◆ **Exercise prompt**
The data below is to be returned in full and exactly.

--- Begin ---

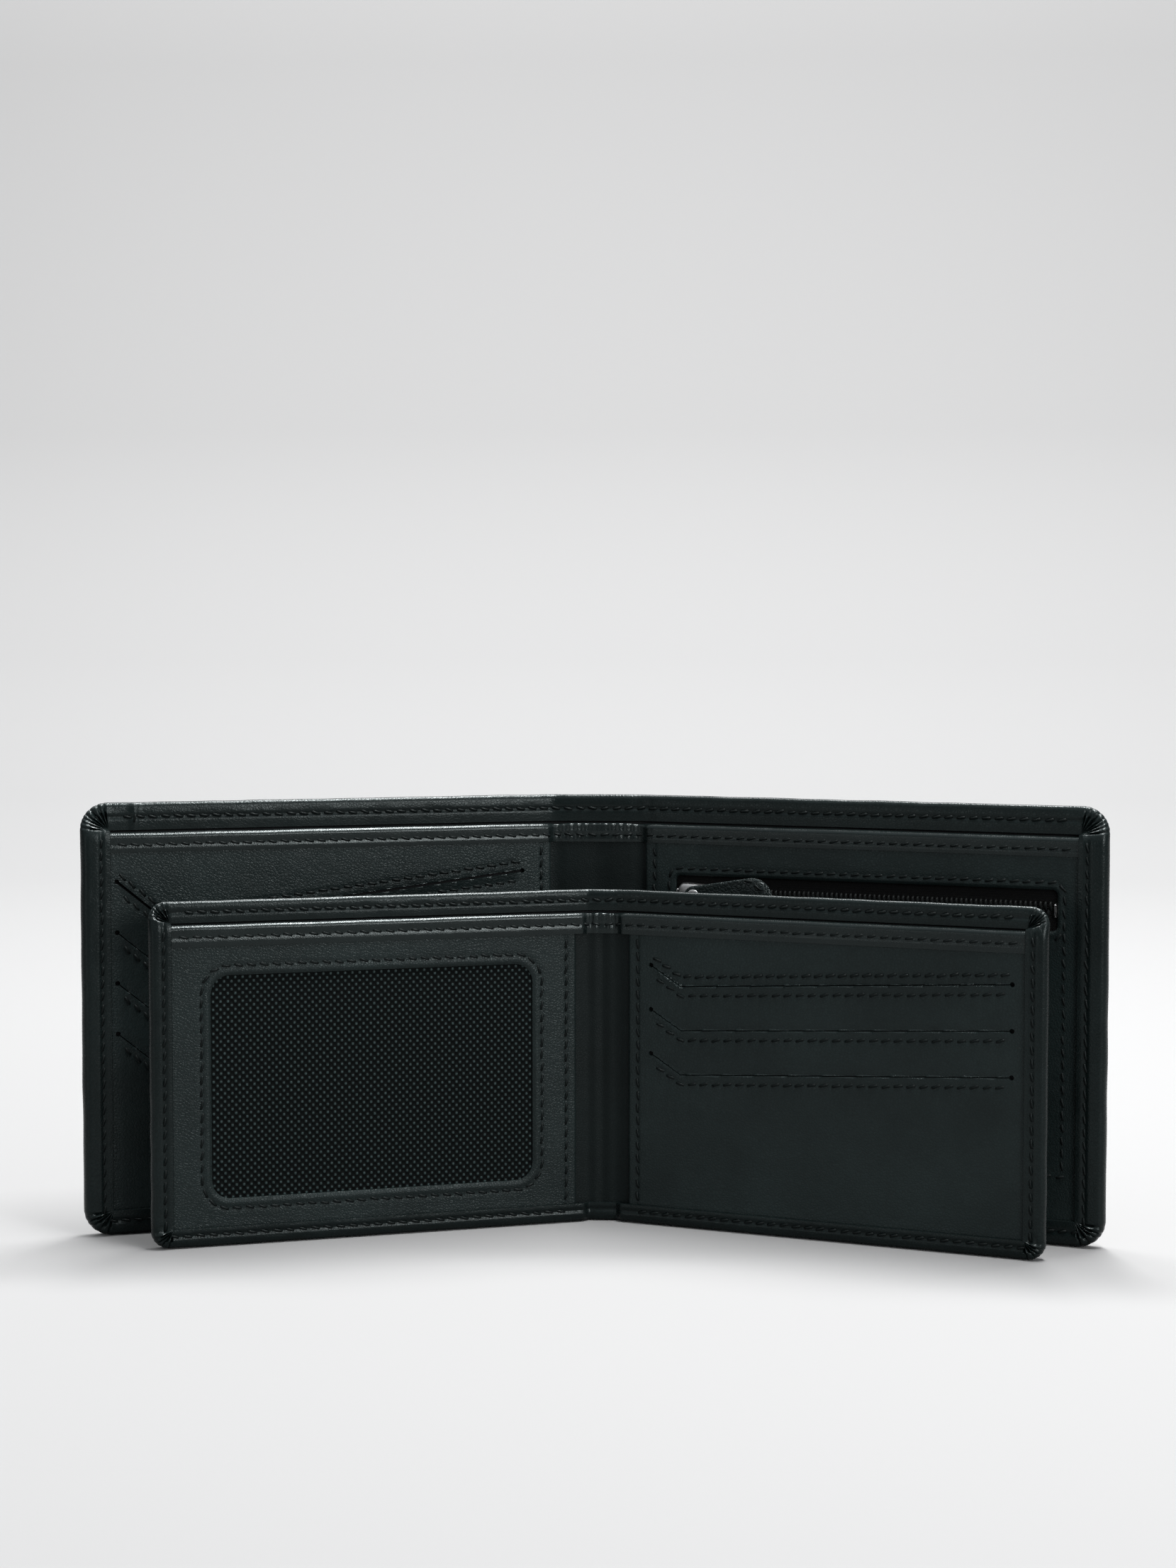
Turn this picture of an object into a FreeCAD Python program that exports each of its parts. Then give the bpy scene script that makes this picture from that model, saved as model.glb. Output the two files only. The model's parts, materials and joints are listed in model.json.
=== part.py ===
import FreeCAD, Part
import math
import os
import re
import Sketcher

# A leather bifold wallet that stands open in a V, with a smaller bifold insert in front of its spine.
# Each wallet has a rigid spine strip between two leaves.  A leaf is drawn flat, in its own frame:
# u runs outward from the hinge axis, depth runs from the back surface (0) to the front, z is up.

doc = FreeCAD.newDocument("bifold_wallet_with_insert")
sheet = doc.addObject("Spreadsheet::Sheet", "Dims")

DIMENSIONS = {
    # overall shape of the outer wallet
    "outer_axis_half": 11.3,
    "outer_axis_depth": 2.2,
    "outer_leaf": 117.6,
    "outer_tall": 104.0,
    "outer_drop": 7.1,
    "outer_setback": 1.15,
    "outer_border": 6.8,
    "outer_foot": 6.1,
    "outer_round": 6.6,
    # overall shape of the insert
    "insert_axis_half": 4.0,
    "insert_axis_depth": 0.9,
    "insert_leaf": 107.4,
    "insert_tall": 81.8,
    "insert_drop": 5.5,
    "insert_setback": 3.4,
    "insert_border": 5.1,
    "insert_foot": 4.6,
    "insert_round": 4.4,
    # how the two stand
    "rest_fold": 20.5,
    "insert_forward": 16.0,
    "insert_aside": 1.9,
    # layers of the outer wallet, from the back
    "outer_cover": 1.1,
    "outer_gap": 0.5,
    "outer_pocket_room": 0.8,
    "outer_face": 0.9,
    "outer_turn": 0.9,
    # layers of the insert, from the back
    "insert_cover": 0.9,
    "insert_gap": 0.4,
    "insert_pocket_room": 0.7,
    "insert_face": 0.8,
    "insert_turn": 0.7,
    # layers shared by both
    "lining": 0.2,
    "divider": 0.2,
    "edge_wall": 1.2,
    "hinge_gap": 0.1,
    "side_gap": 0.1,
    "hem": 1.6,
    # strip of leather bound over the top edge of each front leaf
    "bind_tall_outer": 4.7,
    "bind_tall_insert": 5.2,
    "bind_front": 0.5,
    "bind_back": 0.2,
    "bind_top": 0.6,
    # strips between the leaves
    "outer_strip": 0.7,
    "insert_strip": 0.8,
    # stitching
    "thread_wide": 0.5,
    "thread_proud": 0.15,
    "seam_inner": 2.5,
    "outer_seam_side": 4.7,
    "outer_seam_foot": 3.7,
    "insert_seam_side": 3.3,
    "insert_seam_foot": 3.0,
    "seam_top": 2.9,
    "hem_seam_outer": 3.4,
    "hem_seam_insert": 2.6,
    # card slots: a bent cut between two punched holes
    "slot_wide": 0.5,
    "slot_hole": 0.6,
    "pocket_cloth": 0.12,
    "pocket_step": 0.19,
    "pocket_margin": 2.5,
    "outer_slot_top": 85.2,
    "outer_slot_pitch": 12.2,
    "outer_slot_count": 4,
    "outer_slot_near": 8.6,
    "outer_slot_knee": 97.0,
    "outer_slot_far": 109.2,
    "outer_slot_dip": 10.2,
    "outer_pocket_deep": 44.0,
    "insert_slot_top": 63.8,
    "insert_slot_pitch": 10.8,
    "insert_slot_count": 3,
    "insert_slot_near": 9.4,
    "insert_slot_knee": 17.2,
    "insert_slot_far": 99.2,
    "insert_slot_dip": 4.8,
    "insert_pocket_deep": 37.0,
    # identity window
    "window_near": 14.4,
    "window_far": 93.0,
    "window_low": 11.2,
    "window_high": 64.2,
    "window_round": 4.4,
    "mesh_margin": 3.5,
    "mesh_thick": 0.25,
    # coin pocket and its zip
    "zip_near": 9.3,
    "zip_far": 105.7,
    "zip_mid": 79.4,
    "zip_half": 4.9,
    "zip_round": 1.0,
    "tape_half": 8.1,
    "tape_margin": 1.8,
    "tape_thick": 0.35,
    "tape_split": 0.1,
    "coil_wide": 2.0,
    "coil_thick": 1.2,
    "stop_long": 0.8,
    "stop_wide": 3.4,
    "coin_low": 16.4,
    "coin_margin": 1.6,
    "coin_cloth": 0.15,
    "slider_near": 10.5,
    "slider_long": 8.6,
    "slider_channel_half": 2.4,
    "slider_half": 3.3,
    "slider_plate_from": 4.2,
    "slider_plate_to": 5.0,
    "slider_skirt_from": 3.0,
    "stud_near": 14.8,
    "stud_round": 1.0,
    "stud_head_round": 1.7,
    "stud_to": 6.4,
    "stud_head": 0.3,
    "pull_from": 5.1,
    "pull_thick": 0.9,
    "pull_small": 2.5,
    "pull_large": 5.1,
    "pull_long": 15.5,
    "pull_clear": 0.1,
}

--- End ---

◆ **Exercise solution**
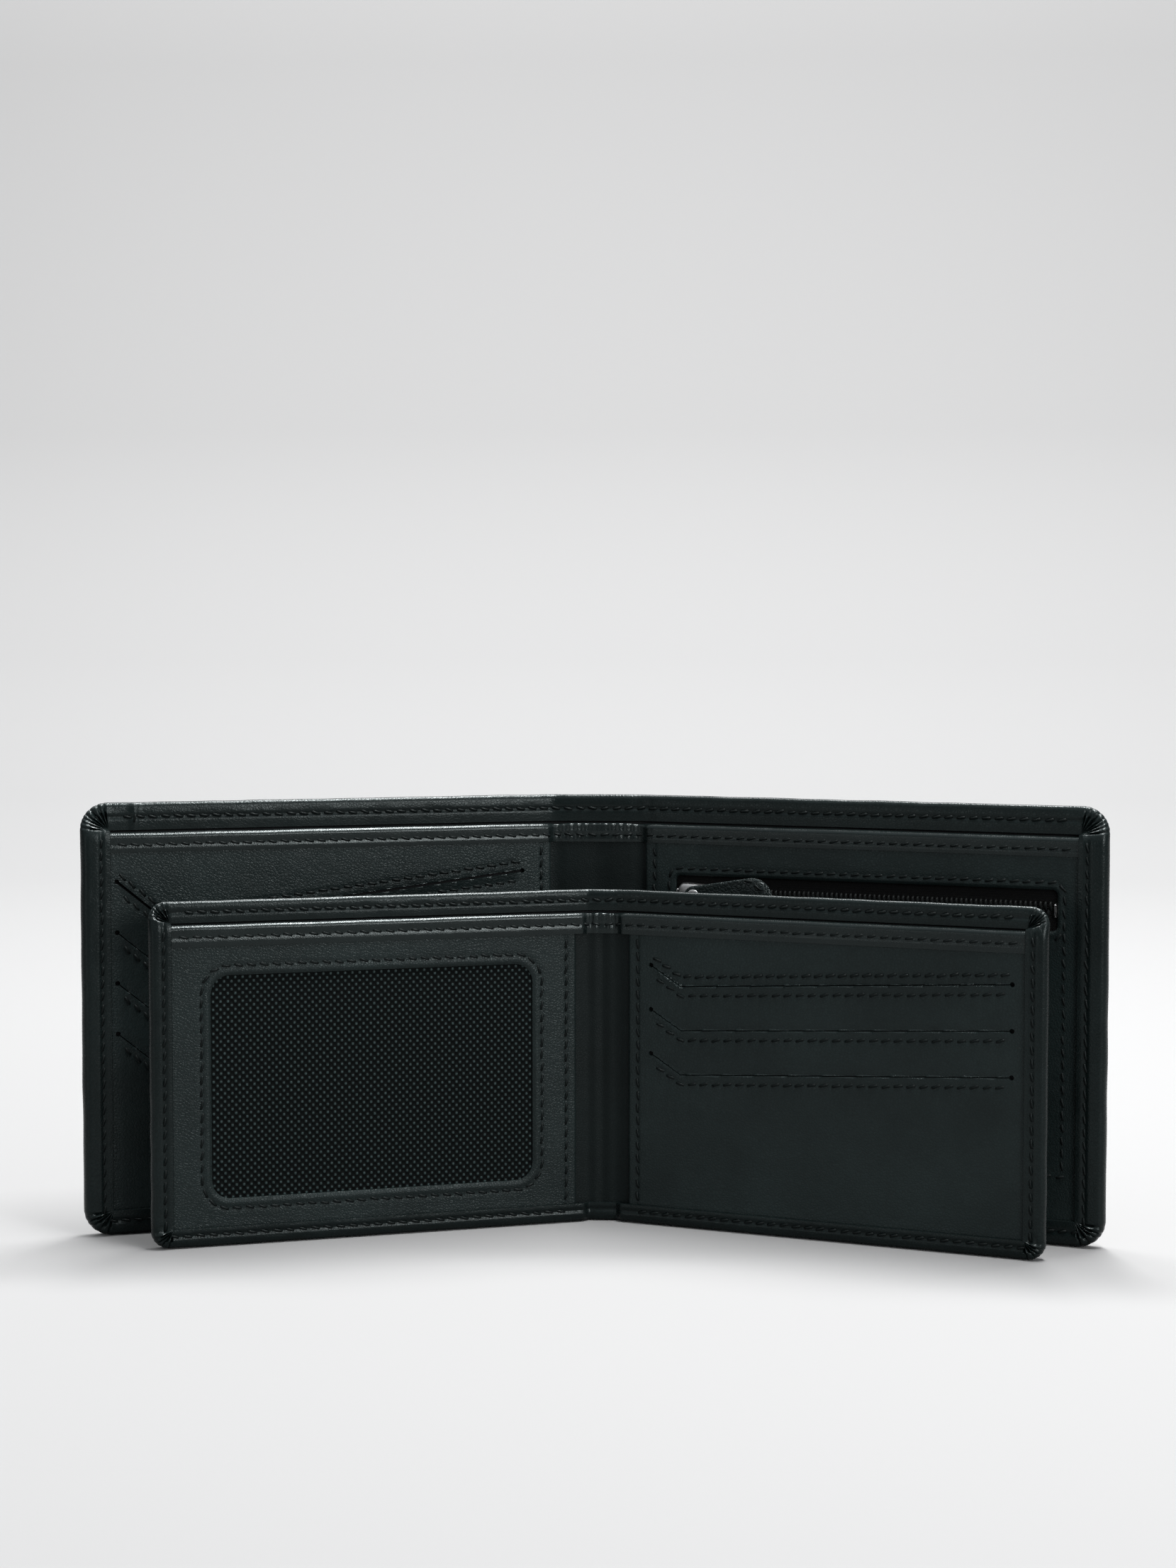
Turn this picture of an object into a FreeCAD Python program that exports each of its parts. Then give the bpy scene script that makes this picture from that model, saved as model.glb. Output the two files only. The model's parts, materials and joints are listed in model.json.
=== part.py ===
import FreeCAD, Part
import math
import os
import re
import Sketcher

# A leather bifold wallet that stands open in a V, with a smaller bifold insert in front of its spine.
# Each wallet has a rigid spine strip between two leaves.  A leaf is drawn flat, in its own frame:
# u runs outward from the hinge axis, depth runs from the back surface (0) to the front, z is up.

doc = FreeCAD.newDocument("bifold_wallet_with_insert")
sheet = doc.addObject("Spreadsheet::Sheet", "Dims")

DIMENSIONS = {
    # overall shape of the outer wallet
    "outer_axis_half": 11.3,
    "outer_axis_depth": 2.2,
    "outer_leaf": 117.6,
    "outer_tall": 104.0,
    "outer_drop": 7.1,
    "outer_setback": 1.15,
    "outer_border": 6.8,
    "outer_foot": 6.1,
    "outer_round": 6.6,
    # overall shape of the insert
    "insert_axis_half": 4.0,
    "insert_axis_depth": 0.9,
    "insert_leaf": 107.4,
    "insert_tall": 81.8,
    "insert_drop": 5.5,
    "insert_setback": 3.4,
    "insert_border": 5.1,
    "insert_foot": 4.6,
    "insert_round": 4.4,
    # how the two stand
    "rest_fold": 20.5,
    "insert_forward": 16.0,
    "insert_aside": 1.9,
    # layers of the outer wallet, from the back
    "outer_cover": 1.1,
    "outer_gap": 0.5,
    "outer_pocket_room": 0.8,
    "outer_face": 0.9,
    "outer_turn": 0.9,
    # layers of the insert, from the back
    "insert_cover": 0.9,
    "insert_gap": 0.4,
    "insert_pocket_room": 0.7,
    "insert_face": 0.8,
    "insert_turn": 0.7,
    # layers shared by both
    "lining": 0.2,
    "divider": 0.2,
    "edge_wall": 1.2,
    "hinge_gap": 0.1,
    "side_gap": 0.1,
    "hem": 1.6,
    # strip of leather bound over the top edge of each front leaf
    "bind_tall_outer": 4.7,
    "bind_tall_insert": 5.2,
    "bind_front": 0.5,
    "bind_back": 0.2,
    "bind_top": 0.6,
    # strips between the leaves
    "outer_strip": 0.7,
    "insert_strip": 0.8,
    # stitching
    "thread_wide": 0.5,
    "thread_proud": 0.15,
    "seam_inner": 2.5,
    "outer_seam_side": 4.7,
    "outer_seam_foot": 3.7,
    "insert_seam_side": 3.3,
    "insert_seam_foot": 3.0,
    "seam_top": 2.9,
    "hem_seam_outer": 3.4,
    "hem_seam_insert": 2.6,
    # card slots: a bent cut between two punched holes
    "slot_wide": 0.5,
    "slot_hole": 0.6,
    "pocket_cloth": 0.12,
    "pocket_step": 0.19,
    "pocket_margin": 2.5,
    "outer_slot_top": 85.2,
    "outer_slot_pitch": 12.2,
    "outer_slot_count": 4,
    "outer_slot_near": 8.6,
    "outer_slot_knee": 97.0,
    "outer_slot_far": 109.2,
    "outer_slot_dip": 10.2,
    "outer_pocket_deep": 44.0,
    "insert_slot_top": 63.8,
    "insert_slot_pitch": 10.8,
    "insert_slot_count": 3,
    "insert_slot_near": 9.4,
    "insert_slot_knee": 17.2,
    "insert_slot_far": 99.2,
    "insert_slot_dip": 4.8,
    "insert_pocket_deep": 37.0,
    # identity window
    "window_near": 14.4,
    "window_far": 93.0,
    "window_low": 11.2,
    "window_high": 64.2,
    "window_round": 4.4,
    "mesh_margin": 3.5,
    "mesh_thick": 0.25,
    # coin pocket and its zip
    "zip_near": 9.3,
    "zip_far": 105.7,
    "zip_mid": 79.4,
    "zip_half": 4.9,
    "zip_round": 1.0,
    "tape_half": 8.1,
    "tape_margin": 1.8,
    "tape_thick": 0.35,
    "tape_split": 0.1,
    "coil_wide": 2.0,
    "coil_thick": 1.2,
    "stop_long": 0.8,
    "stop_wide": 3.4,
    "coin_low": 16.4,
    "coin_margin": 1.6,
    "coin_cloth": 0.15,
    "slider_near": 10.5,
    "slider_long": 8.6,
    "slider_channel_half": 2.4,
    "slider_half": 3.3,
    "slider_plate_from": 4.2,
    "slider_plate_to": 5.0,
    "slider_skirt_from": 3.0,
    "stud_near": 14.8,
    "stud_round": 1.0,
    "stud_head_round": 1.7,
    "stud_to": 6.4,
    "stud_head": 0.3,
    "pull_from": 5.1,
    "pull_thick": 0.9,
    "pull_small": 2.5,
    "pull_large": 5.1,
    "pull_long": 15.5,
    "pull_clear": 0.1,
}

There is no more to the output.